You’d think I would have rejoiced over my daughter’s unusual love for nature. I did, in a way. But, at the same time, I found myself impatient with her pace. After all, I wanted to hike to some mountain lake. I didn’t want to lollygag at the trailhead, examining each bit of nature as if it were a treasure. There were far greater riches to behold if only we could walk a few miles further.

My efforts at cajoling and coercing Kara to hike more quickly failed miserably. Begging and commanding didn’t do much better. I began to imagine a future of all-day, one-hundred-yard hikes. Not as bad as sitting in traffic, but not what I aspired to accomplish as a hiker.

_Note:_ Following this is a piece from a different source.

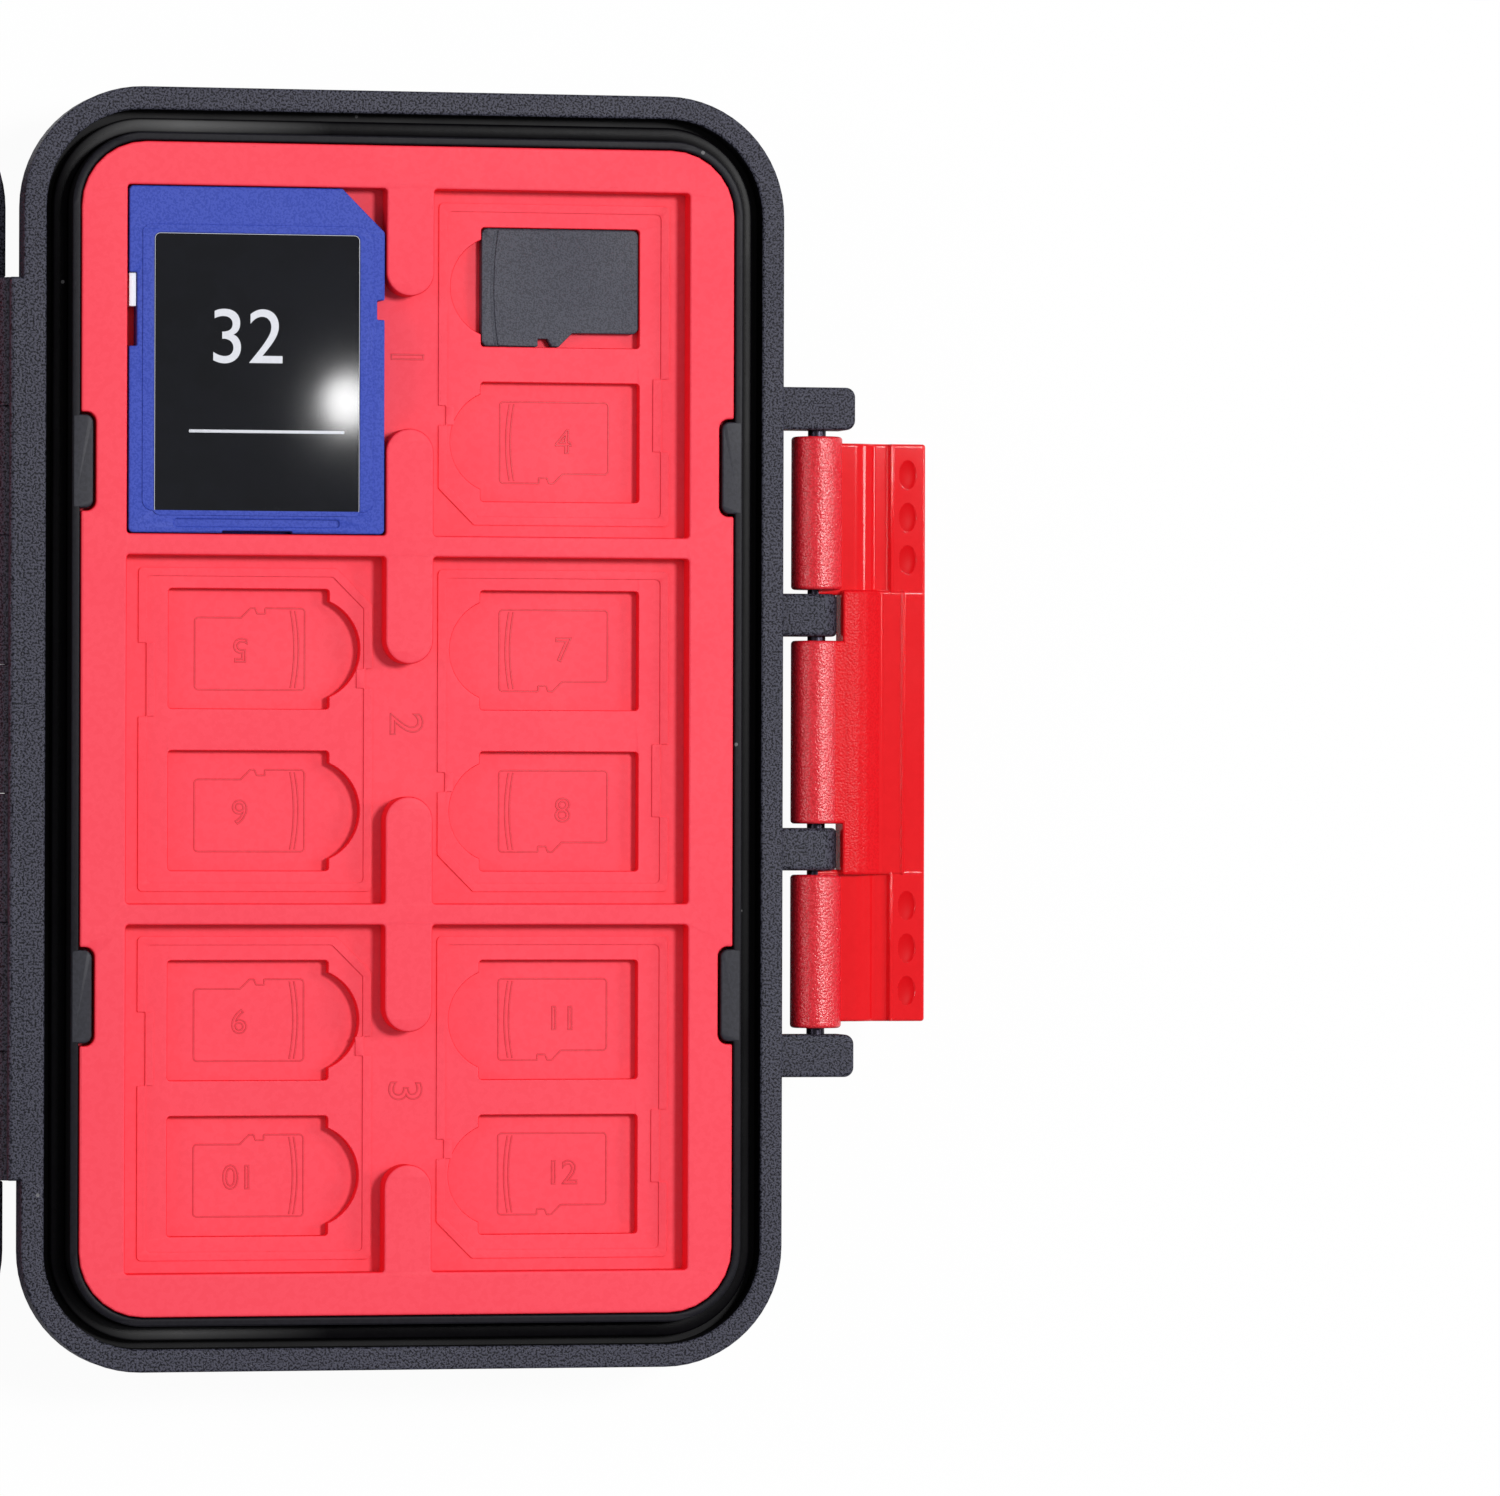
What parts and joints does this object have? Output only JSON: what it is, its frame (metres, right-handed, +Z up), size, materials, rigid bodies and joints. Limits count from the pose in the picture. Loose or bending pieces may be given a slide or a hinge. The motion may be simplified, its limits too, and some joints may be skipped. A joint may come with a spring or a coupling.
{
  "type": "memory card case",
  "caption": "Hinged hard case lying open, with soft pocketed inserts for large and small memory cards, a rubber seal and a snap latch.",
  "frame": {"origin": "centre of the base's flat underside, on the surface it lies on", "axes": "+Z up out of the open base; +X from the hinge towards the latch; +Y along the hinge, towards the pockets that hold the two cards"},
  "size_m": [0.1627, 0.1188, 0.0154],
  "materials": {
    "shell": "dark grey moulded plastic with a fine spark texture on the rim",
    "seal": "smooth black rubber with a slight sheen",
    "insert": "soft matt coral red moulding",
    "latch": "red moulded plastic, smooth with textured barrels",
    "steel": "plain drawn steel pin",
    "sd_shell": "fine matt blue plastic",
    "board": "green circuit board",
    "contacts": "gold plated contact pads",
    "slider": "white plastic",
    "label": "glossy black label",
    "micro_body": "dark grey moulded card"
  },
  "bodies": {
    "base": {"base_shell": "shell", "base_seal": "seal", "base_insert_face": "insert", "base_insert_cells": "insert", "base_insert_back": "insert", "hinge_pin": "steel", "latch_pin": "steel"},
    "lid": {"lid_shell": "shell", "lid_insert_face": "insert", "lid_insert_cells": "insert", "lid_insert_back": "insert"},
    "latch": {"latch": "latch"},
    "sd_card": {"sd_front_shell": "sd_shell", "sd_rear_shell": "sd_shell", "sd_board": "board", "sd_contacts": "contacts", "sd_label": "label"},
    "sd_lock": {"sd_lock_slider": "slider"},
    "microsd_card": {"microsd_body": "micro_body", "microsd_contacts": "contacts"}
  },
  "joints": [
    {"name": "lid_hinge", "type": "hinge", "parent": "base", "child": "lid", "pos_m": [-0.03645, 0, 0.0115], "axis": [0, 1, 0], "range_deg": [0, 180]},
    {"name": "latch_hinge", "type": "hinge", "parent": "base", "child": "latch", "pos_m": [0.03975, 0, 0.0115], "axis": [0, -1, 0], "range_deg": [-25, 90]},
    {"name": "sd_card_lift", "type": "slide", "parent": "base", "child": "sd_card", "axis": [0, 0, 1], "range_m": [0, 0.02]},
    {"name": "sd_lock_slide", "type": "slide", "parent": "sd_card", "child": "sd_lock", "axis": [0, -1, 0], "range_m": [0, 0.0035]},
    {"name": "microsd_card_lift", "type": "slide", "parent": "base", "child": "microsd_card", "axis": [0, 0, 1], "range_m": [0, 0.02]}
  ]
}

On a hike with Kara along Rock Creek in the eastern Sierra of California

One day, when we were supposed to hike Kara’s our cousins, she was enjoying her usual investigation of all measure of trail minutiae. I tried a new motivational strategy. “Kara,” I said excitedly, “let’s see if we can be the first people up the mountain. Let’s try to beat everybody else.” Kara looked up at me, looked down at the rocks she had been admiring, and said, “Okay.” She took off up the trail, boots a-blazing. We soon passed our family, leaving them in our dust. We were, indeed, the first hikers up the mountain. We won.

I had tapped into Kara’ innate competitiveness, her love of accomplishment. Even as a six-year-old child, she wanted to be first. This meant she could hike quickly and effectively if she thought of it as a race, or as a challenge to be overcome. She could also cover long distances with great endurance. Once, when she was about eight, we did an exhausting 15-mile hike, one that included several thousand feet of elevation gain at high altitudes. Kara was the ultimate hiker. Or was she

I wonder sometimes if I did a bad thing when I taught my daughter to think of hiking as a race to be run rather than as an opportunity to slow down and delight in small gifts of creation. Did I steal a precious part of her childhood because of my own impatience with ordinary rocks, flowers, and logs? Or, by helping Kara to cover the miles, did I enable her to see beauty that she’d never have glimpsed from the trailhead?